Каждое слово даётся мучительно – точно я клещами выдираю его из горла. Ничего страшного. Перетерплю.
Перетерплю всё – только бы ты мне ответил. Бедный. На горизонте снова возникла Настя, и ты снова запутался. Значит, поэтому так долго молчишь, – не хочешь вываливать на меня свою боль.
Вера шумно вздыхает.
– Ну и дура же Вы, Профессор! Умнее всех, кого я знаю, но – такая дура!..
Я выдавливаю улыбку.
– Ну, зато синтаксис почти без подготовки сдала.
Вера кидает в меня карандаш. Промахивается).
*
…День плавно ползёт к закату. Теперь, после твоего искусительного появления в обед, ждать сложнее. Когда я навещаю котиков Ярцевых, они встречают меня радостно – снова голодны, – но явно разочаровываются, увидев, что я явилась без их кумира. Одолев страх перед новым пространством, я безошибочно нахожу мусорные контейнеры, а продавщица в магазине (уже не сканируя меня взглядом) любезно помогает сложить продукты в пакет.
Что ж, пожалуй, здесь вполне можно жить. Живописная природа, кристально-чистый воздух, тишина – а ещё военный городок и посёлок такие крошечные, что даже мне не удалось бы заблудиться. Весомый плюс.
Улыбаюсь, поймав себя на этой мысли. Вдруг отважно спрашиваю продавщицу:
– Скажите, а есть виноград?..
На кухне с непонятным трепетом промываю блестящие тёмно-фиолетовые гроздья и ставлю на стол вино. Праздничный ужин – почему бы и нет? У меня остро-праздничный настрой; к шести от напряжённого ожидания начинает гореть всё тело.

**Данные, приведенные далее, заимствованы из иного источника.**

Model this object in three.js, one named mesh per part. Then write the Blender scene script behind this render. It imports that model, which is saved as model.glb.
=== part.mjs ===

Точно так же я ждала встречи с тобой раньше, и именно последний час казался вечностью – приближением к финалу, когда роман, грохоча, летит к концу, когда уже невыносимо хочется перелистнуть несколько страниц сразу: что же, что же, что там будет?.. Вера говорила, что глаза у меня блестят, как у сумасшедшей.
Не знаю, откуда к ней пришло убеждение, что у сумасшедших блестят глаза. Разве что из Гоголя.

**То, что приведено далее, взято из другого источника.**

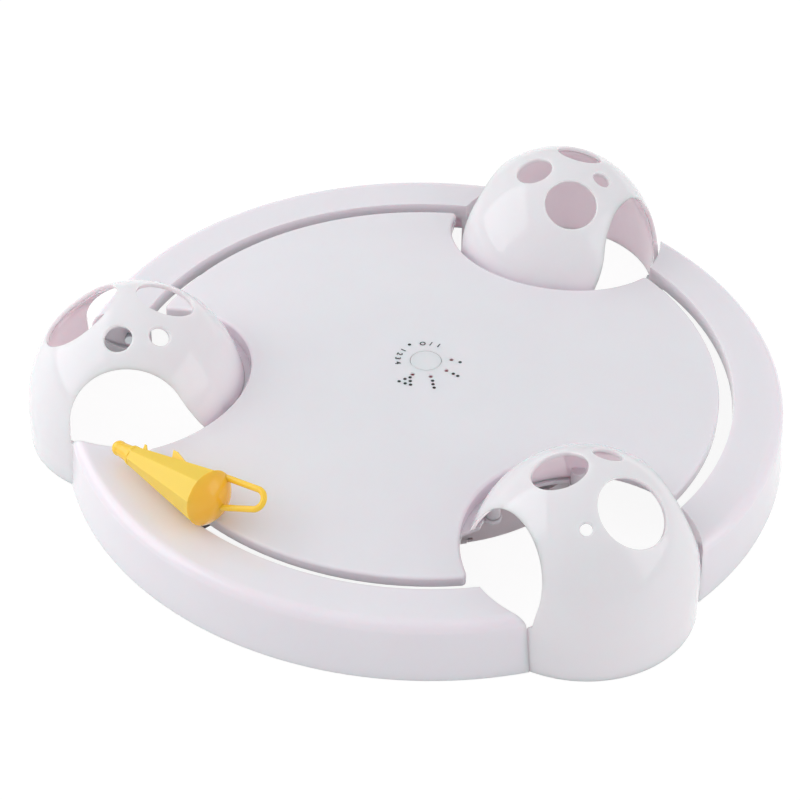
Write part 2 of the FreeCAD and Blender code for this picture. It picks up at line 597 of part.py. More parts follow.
def door():
    """Sliding door with two runners and an end that completes the drum's wall."""
    length = "bay_y + bay_len + bay_wall - 1 - door_gap * 2 + pan_r"
    plate = box("2 * door_half", length, "pan_floor", y="-pan_r + (" + length + ") / 2", z="pan_z")
    runners = [box("bay_half - door_half + 0.8", "bay_len * 0.9", "door_flange",
                   x=f"{side} * (bay_half + door_half"
                   " - 0.8 - 2 * door_gap) / 2", y="bay_y + bay_len * 0.5", z="pan_z + pan_floor + door_gap")
               for side in (-1, 1)]
    webs = [box("1.6", "bay_len * 0.9", "pan_floor", x=f"{side} * (door_half - 0.8)",
                y="bay_y + bay_len * 0.5",
                z="pan_z + 1") for side in (-1, 1)]
    grips = [box("door_half", "1", "0.5", y=f"bay_y + 6 + {3 * i}", z="pan_z") for i in range(4)]
    lip = box("2 * (bay_half - door_gap)", "pan_wall + 0.4", "door_flange + door_gap",
              y="-pan_r + pan_wall / 2 + 0.2",
              z="pan_z + pan_floor")
    slab = cut(fuse(plate, *webs, *runners, lip), *grips)
    part(common(slab, cylinder("pan_r - 0.05", "pan_top_z")), "battery_door")


def leaf_spring():
    """Bowed strip that stands on the contact plate and presses on a cell's flat end."""
    body = doc.addObject("PartDesign::Body", "leaf")
    reach = "bay_len - 2 * plate_contact - nub_len - cell_len - 0.1"
    inner = f"{reach} - leaf_t"
    points = [("0", "-leaf_half"), (reach, "-0.5"), (reach, "0.5"), ("0", "leaf_half"),
              ("0", "leaf_half - 1.5 * leaf_t"), (inner, "0.2"), (inner, "-0.2"),
              ("0", "1.5 * leaf_t - leaf_half")]
    strip = body.newObject("PartDesign::Pad", "strip")
    strip.Profile = section(body, points, "YZ_Plane")
    strip.Midplane = True
    bind(strip, Length="leaf_width")
    return body


def cells():
    """Row of cells with a contact spring at one end and a plate at the other."""
    count = int(val("cell_count"))
    z = "pan_z + pan_floor + door_gap + cell_r + 0.1"
    bodies = []
    springs = []
    plates = []
    for i in range(count):
        x = f"({i} - ({count} - 1) / 2) * cell_pitch"
        start = "bay_y + bay_len - plate_contact - nub_len - cell_len"
        can = at(cylinder("cell_r", "cell_len"), x=x, y=f"{start} + cell_len", z=z, turn="90", axis=(1, 0, 0))
        nub = at(cylinder("nub_r", "nub_len + 0.5"), x=x, y=f"{start} + cell_len + nub_len", z=z, turn="90",
                 axis=(1, 0, 0))
        bodies.append(fuse(can, nub))
        springs.append(at(leaf_spring(), x=x, y="bay_y + plate_contact", z=z))
        for y in ("bay_y + plate_contact / 2", "bay_y + bay_len - plate_contact / 2"):
            plates.append(box("cell_pitch - 4.2", "plate_contact", "2 * cell_r - 2", x=x, y=y,
                              z=f"{z} - cell_r + 1"))
    part(group(*bodies), "battery_cells")
    part(group(*springs), "contact_springs")
    part(group(*plates), "contact_plates")


pan()
door()
cells()
feet = [cylinder("foot_r - 0.05", "pan_z + foot_seat", **polar("foot_circle", turn)) for turn in FOOT_TURNS]
feet.append(cylinder("foot_r - 0.05", "pan_z + foot_seat"))
part(group(*feet), "rubber_feet")
part(group(*[screw("pan_z + pan_screw_sink", "pan_top_z - 0.3",
                   **polar("pan_screw_circle", t)) for t in PAN_SCREW_TURNS]),
     "pan_screws")


# ---------------------------------------------------------------- chassis and turret
def chassis():
    """Plate that closes the drum, with the turret that carries the deck."""
    plate_z = "pan_top_z - plate_t"
    plate = cylinder("pan_r - pan_wall - plate_gap", "plate_t", z=plate_z)
    tower = turned([("turret_r - turret_wall", plate_z), ("turret_r", plate_z), ("turret_r", "turret_top_z"),
                    ("9", "turret_top_z"), ("9", "turret_top_z - turret_flange"),
                    ("turret_r - turret_wall", "turret_top_z - turret_flange")])
    bracket_bosses = [cylinder("boss_r", "7", z="bracket_z + bracket_t",
                               x=f"{side} * bracket_screw_x", y="motor_y") for side in (-1, 1)]
    collars = [cylinder("boss_r", "plate_t + 1.2", z=plate_z, **polar("pan_screw_circle", t))
               for t in PAN_SCREW_TURNS]
    track = cut(cylinder("track_r", "drive_ring_z - pan_top_z - 0.2", z="pan_top_z"),
                cylinder("track_r - 2.5", "5", z="pan_top_z - 1"))
    solid = fuse(plate, tower, *bracket_bosses, track)
    well = cylinder("turret_r - turret_wall", "20", z="pan_top_z - plate_t - 1")
    tools = [cut(well, *[cylinder("boss_r", "pan_top_z", x=f"{side} * bracket_screw_x", y="motor_y")
                         for side in (-1, 1)])]
    tools.append(cylinder("pinion_tip_r + 0.4", "20", z="pan_top_z - plate_t - 1",
                          **polar("gear_circle", PIN_TURN)))
    for turn in DECK_SCREW_TURNS:
        tools.append(cylinder("screw_r + screw_play", "10", z="turret_top_z - 5",
                              **polar("deck_screw_circle", turn)))
    for turn in PAN_SCREW_TURNS:
        tools.append(cylinder("screw_r", "plate_t", z=f"{plate_z} - 0.1", **polar("pan_screw_circle", turn)))
    for side in (-1, 1):
        tools.append(cylinder("screw_r", "6", z="bracket_z + bracket_t - 1", x=f"{side} * bracket_screw_x",
                              y="motor_y"))
    solid = fuse(solid, *[common(c, cylinder("pan_r - pan_wall - plate_gap", "pan_top_z")) for c in collars])
    return part(cut(solid, *tools), "chassis")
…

Роясь в сумке, натыкаюсь пальцами на кружева. Осторожно вытаскиваю его – почти не ношеное, с пышным гипюровым подолом, похожим на чёрный водопад. Разглаживаю – и замираю в нерешительности; стоит ли?.. Ужин с вином, ты в форме, я в платье – чем не постановочный сюжет для ретро-фото?
Но мы оба любим постановочные сюжеты.
И тебе всегда нравилась я в платьях – возможно, в том числе из-за редкости этого зрелища.
Ровно семь, пять минут восьмого, десять минут; где же ты?.. Не выдержав, решаю ещё раз спуститься к Ярцевым и нагло воспользоваться чужим вай-фаем, чтобы тебе написать. Сбегаю вниз на один пролёт – и слышу твои шаги. Несомненно, твои – с твоей мягкостью, твоим ритмом; несмотря на типовую обувь всех соседей-военных, я их узнала. Это обжигает удовольствием.
– Ого! – произносишь ты, столкнувшись со мной. Останавливаешься на ступеньке. От любования в твоих глазах хочется стать сахарным человечком и тихо таять.
– Привет.
– Привет… Потеряла меня уже, что ли?
Пока ты бережно, не спеша, обнимаешь меня – почти так же бережно, как в прошлом, – я замечаю что-то новое в твоём лице. Не ленивая разнеженность утра, не взвинченная бодрость дня.
Тень уже приглушённой сумрачной печали.
Скорее всего, случилось что-то мелкое – досадное или стыдное. Женщина?.. Наверняка. Я знаю это твоё выражение. Отступаю, холодея.
– Пойдём?
За порогом ты снова восклицаешь «Ого!» – и я мысленно обвожу сегодняшний день торжественным красным квадратиком. Со мной ты редко щедр на такие простодушные проявления эмоций.
Теперь – редко.
– Вот это да… Аж блестит всё! – (Разувшись, робко – точно боясь раздавить невидимого домового – ставишь берцы в ровный ряд обуви, которая ещё утром была разбросана по всей прихожей. Я киваю, сияя сдержанно-смущённым восторгом – как учёный, работу которого прилюдно расхваливают). – И… тут куда всё делось?